*THE EXERCISE*
Copy exactly the lines from the one containing "box = shape.optimalBoundingBox(False)" to the one containing "obj.matrix_world = world", both lines included, and nothing else.

*INFORMATION SUPPLIED*
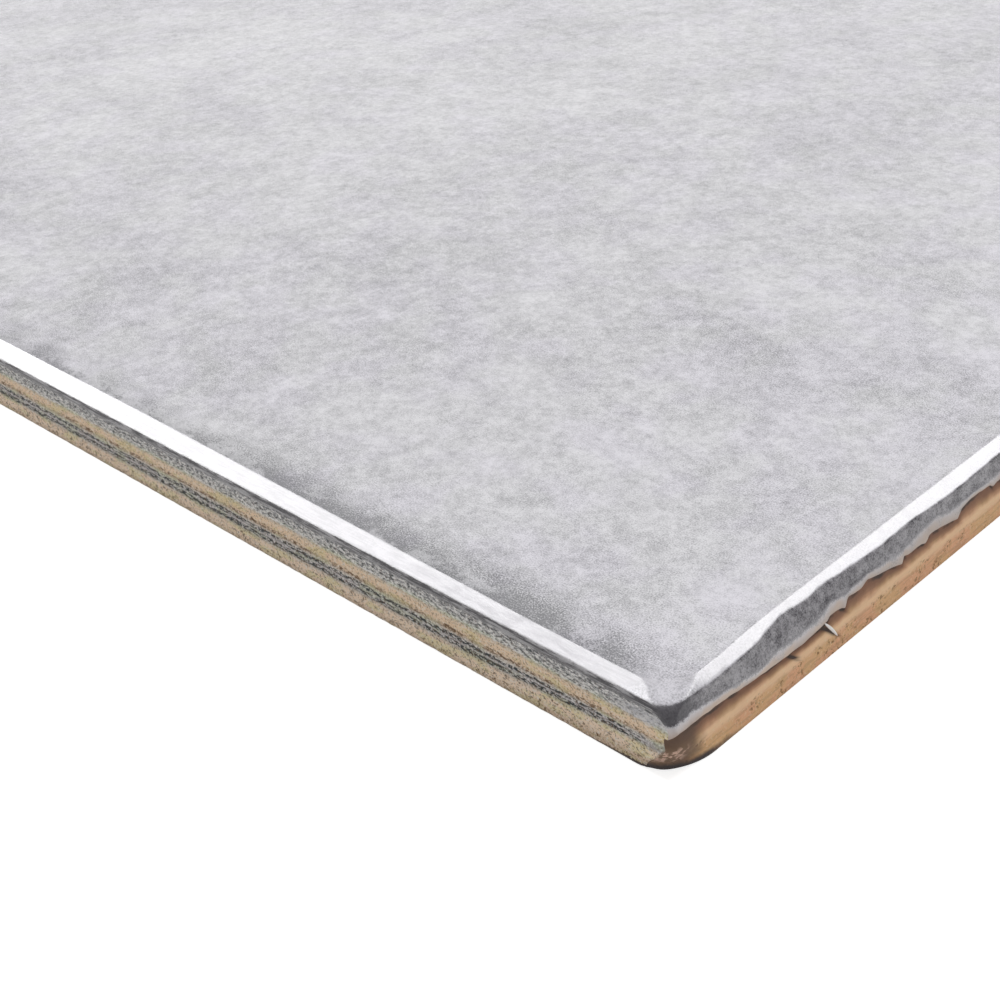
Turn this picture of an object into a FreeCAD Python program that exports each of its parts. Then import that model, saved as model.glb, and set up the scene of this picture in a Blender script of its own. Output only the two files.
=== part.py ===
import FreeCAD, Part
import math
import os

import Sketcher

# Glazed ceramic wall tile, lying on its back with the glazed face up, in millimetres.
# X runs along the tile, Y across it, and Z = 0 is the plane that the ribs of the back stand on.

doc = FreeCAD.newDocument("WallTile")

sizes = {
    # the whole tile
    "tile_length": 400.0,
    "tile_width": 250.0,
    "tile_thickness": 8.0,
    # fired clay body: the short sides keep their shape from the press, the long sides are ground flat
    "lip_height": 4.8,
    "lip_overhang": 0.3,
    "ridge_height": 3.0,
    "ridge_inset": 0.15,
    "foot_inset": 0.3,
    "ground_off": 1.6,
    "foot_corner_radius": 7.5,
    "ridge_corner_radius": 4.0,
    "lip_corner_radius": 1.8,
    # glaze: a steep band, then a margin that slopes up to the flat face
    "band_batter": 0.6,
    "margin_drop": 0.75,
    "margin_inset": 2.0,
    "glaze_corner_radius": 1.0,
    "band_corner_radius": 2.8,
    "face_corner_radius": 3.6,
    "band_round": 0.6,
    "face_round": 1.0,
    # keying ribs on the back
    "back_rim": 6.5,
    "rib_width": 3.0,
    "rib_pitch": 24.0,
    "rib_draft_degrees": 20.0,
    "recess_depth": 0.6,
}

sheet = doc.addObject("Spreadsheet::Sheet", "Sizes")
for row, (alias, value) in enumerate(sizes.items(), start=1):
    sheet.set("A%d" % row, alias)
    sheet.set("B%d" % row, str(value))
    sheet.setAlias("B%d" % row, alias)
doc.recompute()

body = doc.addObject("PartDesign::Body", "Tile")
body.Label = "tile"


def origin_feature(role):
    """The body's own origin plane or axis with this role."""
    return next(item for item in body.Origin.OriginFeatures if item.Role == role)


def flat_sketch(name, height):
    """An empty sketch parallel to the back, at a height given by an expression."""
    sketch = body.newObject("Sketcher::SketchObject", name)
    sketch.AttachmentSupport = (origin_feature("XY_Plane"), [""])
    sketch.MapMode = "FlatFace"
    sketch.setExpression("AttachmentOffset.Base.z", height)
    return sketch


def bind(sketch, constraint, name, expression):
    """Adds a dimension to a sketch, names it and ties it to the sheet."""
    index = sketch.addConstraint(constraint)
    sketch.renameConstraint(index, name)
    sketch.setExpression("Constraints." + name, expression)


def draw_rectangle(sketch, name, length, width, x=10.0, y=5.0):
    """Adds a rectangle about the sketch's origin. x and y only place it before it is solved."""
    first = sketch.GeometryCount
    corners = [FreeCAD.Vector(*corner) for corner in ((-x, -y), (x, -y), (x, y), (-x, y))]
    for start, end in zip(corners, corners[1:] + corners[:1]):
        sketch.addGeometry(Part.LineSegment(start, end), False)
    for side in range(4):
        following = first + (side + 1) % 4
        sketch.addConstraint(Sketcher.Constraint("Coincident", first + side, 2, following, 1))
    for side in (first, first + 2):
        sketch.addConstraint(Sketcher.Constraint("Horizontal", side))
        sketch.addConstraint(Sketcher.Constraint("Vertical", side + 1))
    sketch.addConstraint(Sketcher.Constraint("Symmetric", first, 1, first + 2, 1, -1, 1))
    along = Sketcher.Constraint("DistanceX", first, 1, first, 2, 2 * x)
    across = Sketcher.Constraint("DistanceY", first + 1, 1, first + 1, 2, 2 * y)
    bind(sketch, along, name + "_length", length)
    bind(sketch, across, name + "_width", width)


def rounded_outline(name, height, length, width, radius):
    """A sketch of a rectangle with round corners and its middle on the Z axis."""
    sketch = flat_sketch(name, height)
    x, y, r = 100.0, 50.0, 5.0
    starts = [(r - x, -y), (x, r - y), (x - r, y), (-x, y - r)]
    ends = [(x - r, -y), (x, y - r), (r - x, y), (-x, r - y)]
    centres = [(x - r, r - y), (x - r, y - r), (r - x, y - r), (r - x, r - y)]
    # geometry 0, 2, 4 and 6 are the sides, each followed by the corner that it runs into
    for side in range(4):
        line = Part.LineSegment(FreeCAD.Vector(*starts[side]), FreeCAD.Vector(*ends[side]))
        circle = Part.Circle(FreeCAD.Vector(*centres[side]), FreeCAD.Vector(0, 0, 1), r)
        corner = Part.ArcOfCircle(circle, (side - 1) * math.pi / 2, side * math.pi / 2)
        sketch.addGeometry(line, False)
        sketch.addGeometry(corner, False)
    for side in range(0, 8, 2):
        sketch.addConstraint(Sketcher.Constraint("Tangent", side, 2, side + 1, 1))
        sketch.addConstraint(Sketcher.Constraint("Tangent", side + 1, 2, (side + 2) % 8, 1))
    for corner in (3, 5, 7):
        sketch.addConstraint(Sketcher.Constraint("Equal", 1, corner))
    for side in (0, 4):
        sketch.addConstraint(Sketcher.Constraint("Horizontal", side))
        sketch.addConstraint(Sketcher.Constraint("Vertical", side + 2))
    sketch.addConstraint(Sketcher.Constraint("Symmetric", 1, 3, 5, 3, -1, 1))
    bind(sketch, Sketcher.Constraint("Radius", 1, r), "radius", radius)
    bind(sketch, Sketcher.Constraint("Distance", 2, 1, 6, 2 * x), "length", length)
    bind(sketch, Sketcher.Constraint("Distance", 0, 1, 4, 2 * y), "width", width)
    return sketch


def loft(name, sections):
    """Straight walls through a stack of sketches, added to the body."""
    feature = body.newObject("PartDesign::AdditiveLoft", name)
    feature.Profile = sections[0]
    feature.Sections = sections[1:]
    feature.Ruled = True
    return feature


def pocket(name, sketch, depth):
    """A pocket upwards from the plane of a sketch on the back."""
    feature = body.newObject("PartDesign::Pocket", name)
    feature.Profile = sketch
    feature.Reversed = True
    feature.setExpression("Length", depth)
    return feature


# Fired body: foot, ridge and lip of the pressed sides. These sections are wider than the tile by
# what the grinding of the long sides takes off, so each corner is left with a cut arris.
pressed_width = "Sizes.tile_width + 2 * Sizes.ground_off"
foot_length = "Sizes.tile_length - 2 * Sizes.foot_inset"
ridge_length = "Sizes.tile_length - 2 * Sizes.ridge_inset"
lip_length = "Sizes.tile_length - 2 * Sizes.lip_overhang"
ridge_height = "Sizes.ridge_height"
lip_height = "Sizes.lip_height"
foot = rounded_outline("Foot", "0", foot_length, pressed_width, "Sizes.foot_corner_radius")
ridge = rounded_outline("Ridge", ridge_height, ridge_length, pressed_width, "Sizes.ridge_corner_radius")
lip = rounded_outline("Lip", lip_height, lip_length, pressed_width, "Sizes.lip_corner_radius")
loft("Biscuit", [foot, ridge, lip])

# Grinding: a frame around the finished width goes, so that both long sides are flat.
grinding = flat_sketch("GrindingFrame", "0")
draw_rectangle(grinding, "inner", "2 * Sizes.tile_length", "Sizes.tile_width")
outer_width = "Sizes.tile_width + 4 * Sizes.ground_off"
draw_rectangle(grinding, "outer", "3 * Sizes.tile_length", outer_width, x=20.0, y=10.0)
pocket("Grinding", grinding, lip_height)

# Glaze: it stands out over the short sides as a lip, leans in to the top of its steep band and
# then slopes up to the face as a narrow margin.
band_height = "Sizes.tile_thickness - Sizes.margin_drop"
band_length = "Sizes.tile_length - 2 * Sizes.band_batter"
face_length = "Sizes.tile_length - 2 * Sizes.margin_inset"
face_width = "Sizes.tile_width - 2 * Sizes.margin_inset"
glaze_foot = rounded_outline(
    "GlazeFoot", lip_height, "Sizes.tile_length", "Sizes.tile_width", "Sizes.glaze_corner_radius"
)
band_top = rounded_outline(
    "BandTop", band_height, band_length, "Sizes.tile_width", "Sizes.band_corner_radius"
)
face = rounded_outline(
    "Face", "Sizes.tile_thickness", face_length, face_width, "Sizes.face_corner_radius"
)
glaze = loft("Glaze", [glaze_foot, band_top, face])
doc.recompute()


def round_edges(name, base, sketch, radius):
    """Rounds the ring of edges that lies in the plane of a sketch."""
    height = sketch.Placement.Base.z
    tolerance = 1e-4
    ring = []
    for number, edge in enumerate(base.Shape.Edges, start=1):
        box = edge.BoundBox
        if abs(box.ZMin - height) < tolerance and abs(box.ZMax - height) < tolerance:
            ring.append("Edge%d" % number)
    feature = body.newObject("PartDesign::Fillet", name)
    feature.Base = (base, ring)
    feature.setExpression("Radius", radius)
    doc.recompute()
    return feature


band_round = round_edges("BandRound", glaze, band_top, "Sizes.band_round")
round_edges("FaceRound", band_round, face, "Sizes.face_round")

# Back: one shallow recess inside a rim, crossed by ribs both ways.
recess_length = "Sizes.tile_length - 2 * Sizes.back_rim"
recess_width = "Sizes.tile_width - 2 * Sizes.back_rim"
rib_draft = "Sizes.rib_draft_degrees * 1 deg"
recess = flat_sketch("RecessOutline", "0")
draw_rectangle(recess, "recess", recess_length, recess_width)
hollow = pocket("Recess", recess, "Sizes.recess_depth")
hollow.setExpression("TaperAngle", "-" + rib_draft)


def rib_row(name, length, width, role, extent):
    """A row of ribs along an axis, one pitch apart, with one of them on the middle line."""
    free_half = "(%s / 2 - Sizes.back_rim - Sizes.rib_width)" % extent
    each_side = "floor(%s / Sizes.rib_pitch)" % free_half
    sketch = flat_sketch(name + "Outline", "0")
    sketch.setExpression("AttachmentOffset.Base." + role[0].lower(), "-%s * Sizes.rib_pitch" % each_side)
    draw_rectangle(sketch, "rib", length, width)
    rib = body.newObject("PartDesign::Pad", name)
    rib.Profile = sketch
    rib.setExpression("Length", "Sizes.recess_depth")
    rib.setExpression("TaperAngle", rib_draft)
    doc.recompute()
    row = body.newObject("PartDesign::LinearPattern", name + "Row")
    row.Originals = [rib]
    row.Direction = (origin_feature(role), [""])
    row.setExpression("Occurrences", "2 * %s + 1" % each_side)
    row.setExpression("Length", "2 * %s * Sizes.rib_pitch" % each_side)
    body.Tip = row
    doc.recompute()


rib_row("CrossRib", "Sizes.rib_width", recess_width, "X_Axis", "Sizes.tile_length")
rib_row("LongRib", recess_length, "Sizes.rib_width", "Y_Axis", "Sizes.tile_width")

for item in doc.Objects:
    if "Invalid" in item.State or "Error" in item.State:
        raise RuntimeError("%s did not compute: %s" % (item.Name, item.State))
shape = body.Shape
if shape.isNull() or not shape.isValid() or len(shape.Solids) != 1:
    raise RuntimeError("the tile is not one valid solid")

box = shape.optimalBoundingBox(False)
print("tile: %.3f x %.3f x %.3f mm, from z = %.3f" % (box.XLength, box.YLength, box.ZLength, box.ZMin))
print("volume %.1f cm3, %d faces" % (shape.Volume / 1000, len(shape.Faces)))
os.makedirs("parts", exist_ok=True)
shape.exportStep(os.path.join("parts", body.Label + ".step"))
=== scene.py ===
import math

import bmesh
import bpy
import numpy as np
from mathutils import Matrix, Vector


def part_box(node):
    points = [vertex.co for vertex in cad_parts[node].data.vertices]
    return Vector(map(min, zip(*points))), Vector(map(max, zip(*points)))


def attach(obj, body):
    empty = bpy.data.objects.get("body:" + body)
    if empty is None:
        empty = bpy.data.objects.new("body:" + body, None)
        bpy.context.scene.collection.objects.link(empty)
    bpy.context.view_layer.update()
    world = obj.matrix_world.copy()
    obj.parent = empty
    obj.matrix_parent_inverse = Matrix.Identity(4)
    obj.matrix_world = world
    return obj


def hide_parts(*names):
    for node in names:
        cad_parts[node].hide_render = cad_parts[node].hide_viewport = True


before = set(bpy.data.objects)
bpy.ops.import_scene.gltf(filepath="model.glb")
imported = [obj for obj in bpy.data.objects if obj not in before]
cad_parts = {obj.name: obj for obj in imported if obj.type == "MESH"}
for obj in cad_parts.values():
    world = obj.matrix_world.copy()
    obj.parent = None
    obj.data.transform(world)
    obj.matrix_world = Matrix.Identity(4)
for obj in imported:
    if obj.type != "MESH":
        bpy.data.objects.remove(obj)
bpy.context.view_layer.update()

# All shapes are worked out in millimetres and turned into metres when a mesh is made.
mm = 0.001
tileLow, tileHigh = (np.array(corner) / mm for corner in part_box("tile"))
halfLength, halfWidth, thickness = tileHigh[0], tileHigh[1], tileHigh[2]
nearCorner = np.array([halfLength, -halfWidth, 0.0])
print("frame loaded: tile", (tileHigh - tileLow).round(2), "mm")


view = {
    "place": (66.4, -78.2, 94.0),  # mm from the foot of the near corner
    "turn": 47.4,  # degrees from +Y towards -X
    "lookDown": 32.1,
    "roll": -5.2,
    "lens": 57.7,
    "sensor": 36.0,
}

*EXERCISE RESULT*
box = shape.optimalBoundingBox(False)
print("tile: %.3f x %.3f x %.3f mm, from z = %.3f" % (box.XLength, box.YLength, box.ZLength, box.ZMin))
print("volume %.1f cm3, %d faces" % (shape.Volume / 1000, len(shape.Faces)))
os.makedirs("parts", exist_ok=True)
shape.exportStep(os.path.join("parts", body.Label + ".step"))
=== scene.py ===
import math

import bmesh
import bpy
import numpy as np
from mathutils import Matrix, Vector


def part_box(node):
    points = [vertex.co for vertex in cad_parts[node].data.vertices]
    return Vector(map(min, zip(*points))), Vector(map(max, zip(*points)))


def attach(obj, body):
    empty = bpy.data.objects.get("body:" + body)
    if empty is None:
        empty = bpy.data.objects.new("body:" + body, None)
        bpy.context.scene.collection.objects.link(empty)
    bpy.context.view_layer.update()
    world = obj.matrix_world.copy()
    obj.parent = empty
    obj.matrix_parent_inverse = Matrix.Identity(4)
    obj.matrix_world = world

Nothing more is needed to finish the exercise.